By far the most popular virtue sought in these personal ads was sincerity, expressed as shōjiki or majime. This is one of the bedrock values in Japanese society at large. The Japanese understand that people in Japan hone finely crafted social roles. This performance can allow for duplicity and can easily mask one’s personal values and hopes. Thus the men writing the ads repeatedly pleaded for a person who might build a relationship of honest communication.
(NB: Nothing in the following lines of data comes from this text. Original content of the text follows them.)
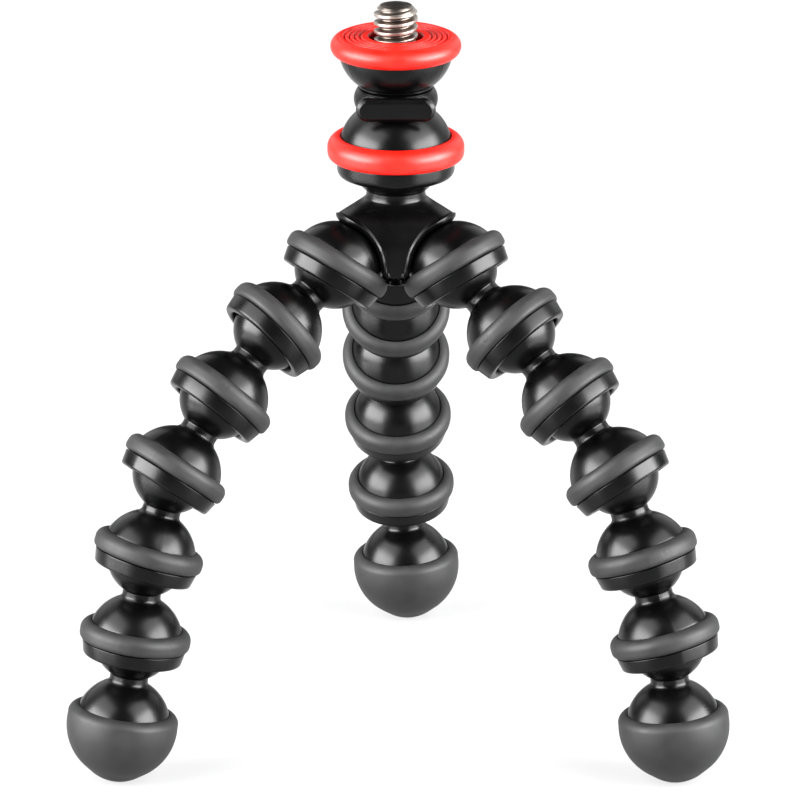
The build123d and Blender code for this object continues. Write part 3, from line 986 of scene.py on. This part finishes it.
def make_pad():
    """Rubber camera pad: a face with four Gaussian grooves, and a round bead at its rim."""
    _, platform_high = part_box("platform")
    _, pad_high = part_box("camera_pad")
    base = platform_high.z
    top = pad_high.z
    crown = pad_high.x - PAD_BEAD
    bead_middle = top - PAD_BEAD - PAD_BEAD_DROP
    out = np.linspace(PAD_HOLE + PAD_HOLE_EDGE, crown, num=150)
    dip = sum(np.exp(-(((out - groove) / PAD_GROOVE_WIDTH) ** 2)) for groove in PAD_GROOVES)
    face = np.column_stack((out, top - PAD_GROOVE_DEPTH * dip))
    bead = arc((crown, bead_middle), PAD_BEAD, PAD_BEAD_START, -90, steps=30)
    across, drop = PAD_HOLE_ROUND
    inside = (
        (BOWL_RIM, bead_middle - PAD_BEAD),
        (BOWL_RIM, base),
        (PAD_HOLE, base),
        (PAD_HOLE, top - PAD_HOLE_EDGE),
        (PAD_HOLE + across, top - drop),
    )
    section = refined(np.vstack((face, bead, inside, face[:1])), LONGEST_STEP)[:-1]
    pad = surface("camera_pad_rubber", lathe(section, RING_COLUMNS), ring=True)
    finish_piece(pad, RED_RUBBER, "camera_platform", "red_rubber", "camera_pad")


def make_screw():
    """Threaded camera stud with worn, rounded crests and a tapered first turn.

    The radius follows a softened triangle of the height less the helix's climb, capped by a
    cone at the tip. The end's height falls with the cube of the distance from the axis."""
    low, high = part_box("camera_screw")
    shaft_top = high.z - SCREW_CROWN
    height = np.linspace(shaft_top, low.z + SCREW_SUNK, num=420)[:, None]
    angle = full_turn(SCREW_COLUMNS)
    phase = (height / THREAD_PITCH - angle / (2 * np.pi)) % 1.0
    wave = 1 - 2 * np.abs(phase - 0.5)
    tooth = np.clip((wave - THREAD_FLAT) / THREAD_FLANK, 0, 1)
    soft = tooth * tooth * (3 - 2 * tooth)
    tooth = soft * THREAD_SOFTNESS + tooth * (1 - THREAD_SOFTNESS)
    radius = THREAD_ROOT + (THREAD_CREST - THREAD_ROOT) * tooth
    radius = np.minimum(radius, SCREW_TIP + (shaft_top - height) * SCREW_TAPER)
    shaft = round_axis(radius, angle, height)
    out = np.linspace(*SCREW_CROWN_REACH, num=14)[:, None]
    cap = round_axis(SCREW_TIP * out, angle, high.z - SCREW_CROWN * out**3)
    piece = surface("camera_stud", np.vstack((cap, shaft)))
    finish_piece(piece, STEEL, "head", "steel", "camera_screw")


# Studio
def make_floor():
    """Pale floor that glows a little."""
    mesh = bpy.data.meshes.new("studio_floor")
    corners = [(x, y, 0) for x, y in ((-1, -1), (1, -1), (1, 1), (-1, 1))]
    mesh.from_pydata((np.array(corners) * FLOOR_REACH).tolist(), [], [(0, 1, 2, 3)])
    floor = bpy.data.objects.new("studio_floor", mesh)
    bpy.context.scene.collection.objects.link(floor)
    paper, _, bsdf = shader("pale_paper")
    bsdf.inputs["Base Color"].default_value = FLOOR_TONE
    bsdf.inputs["Roughness"].default_value = FLOOR_ROUGHNESS
    bsdf.inputs["Specular IOR Level"].default_value = FLOOR_SHINE
    bsdf.inputs["Emission Color"].default_value = (1, 1, 1, 1)
    bsdf.inputs["Emission Strength"].default_value = FLOOR_GLOW
    floor.data.materials.append(paper)


def make_lights():
    """Soft lights at the sides, weaker ones behind and a dim surround.

    Each light is a rectangle that faces the object and is made on both sides of it. It fills
    its two angles, and its power is its radiance times pi times its area."""
    for name, azimuth, elevation, wide, tall, radiance in LIGHTS:
        for side in (-1, 1):
            light = bpy.data.lights.new(f"softbox_{name}", "AREA")
            light.shape = "RECTANGLE"
            light.size = 2 * LIGHT_DISTANCE * math.tan(math.radians(wide / 2))
            light.size_y = 2 * LIGHT_DISTANCE * math.tan(math.radians(tall / 2))
            light.energy = radiance * math.pi * light.size * light.size_y
            lamp = bpy.data.objects.new(f"softbox_{name}", light)
            turn = math.radians(side * azimuth)
            rise = math.radians(elevation)
            level = math.cos(rise)
            towards = Vector((level * math.sin(turn), -level * math.cos(turn), math.sin(rise)))
            lamp.location = LIGHT_AIM + towards * LIGHT_DISTANCE
            lamp.rotation_euler = (-towards).to_track_quat("-Z", "Y").to_euler()
            bpy.context.scene.collection.objects.link(lamp)
    world = bpy.data.worlds.new("studio")
    world.use_nodes = True
    background = world.node_tree.nodes["Background"]
    background.inputs["Color"].default_value = SURROUND_TONE
    background.inputs["Strength"].default_value = SURROUND_STRENGTH
    bpy.context.scene.world = world
    bpy.context.scene.view_settings.view_transform = "Standard"
    bpy.context.scene.view_settings.look = "Medium High Contrast"


def make_camera():
    """Camera in front of the object, looking down at the photograph's angle."""
    data = bpy.data.cameras.new("photo_camera")
    data.sensor_width = SENSOR_WIDTH
    data.lens = FOCAL_PIXELS / PHOTO_WIDTH * SENSOR_WIDTH
    camera = bpy.data.objects.new("photo_camera", data)
    back = Vector((0, -math.cos(CAMERA_PITCH), math.sin(CAMERA_PITCH)))
    camera.location = CAMERA_TARGET + back * CAMERA_DISTANCE
    camera.rotation_euler = (-back).to_track_quat("-Z", "Y").to_euler()
    bpy.context.scene.collection.objects.link(camera)
    bpy.context.scene.camera = camera


make_hub_cover()
make_hub_core()
make_head()
make_head_ring()
make_lock_ring()
make_thumb_tab()
make_platform()
make_pad()
make_screw()
make_floor()
make_lights()
make_camera()

bpy.context.view_layer.update()
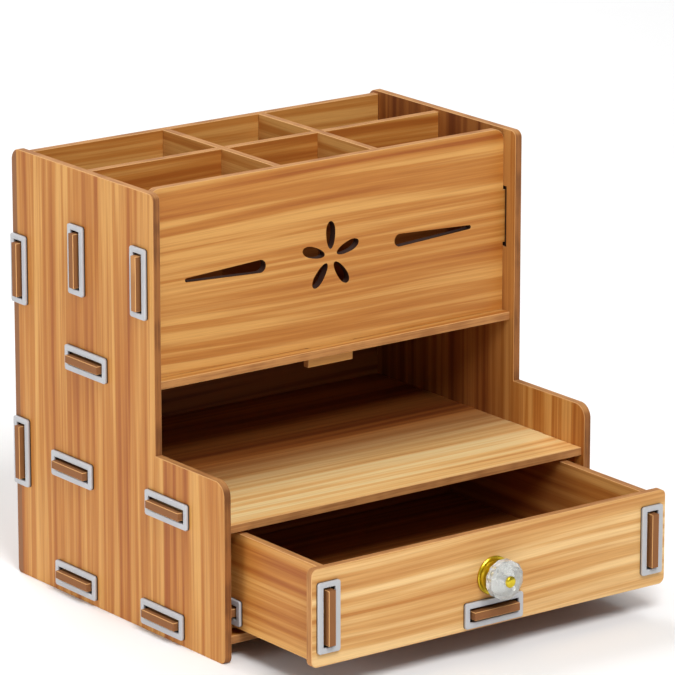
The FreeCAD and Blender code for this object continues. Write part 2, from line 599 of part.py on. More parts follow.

Barazoku eventually fell prey to the Internet, which can do all the things the magazine did. Today Barazoku publishes only one issue a year. But during the more than thirty years of its life, the monthly magazine brought a surge of hope and possibility into the lives of gays in every corner of Japan. Itō was and remains a soft romantic who only wants a life of dignity for Japanese gay people, but a younger and more disparate group of people are piloting Japan’s gay world today. Mackintosh has set his analysis of the magazine and its contents in a broad theoretical framework. He has produced an intriguing, thoughtful, and well-documented study of Barazoku and its critical role in postwar, pre-Internet Japan.

 

Ronald Suleski lived in Japan for many years and currently teaches Asian Studies at Suffolk University in Boston.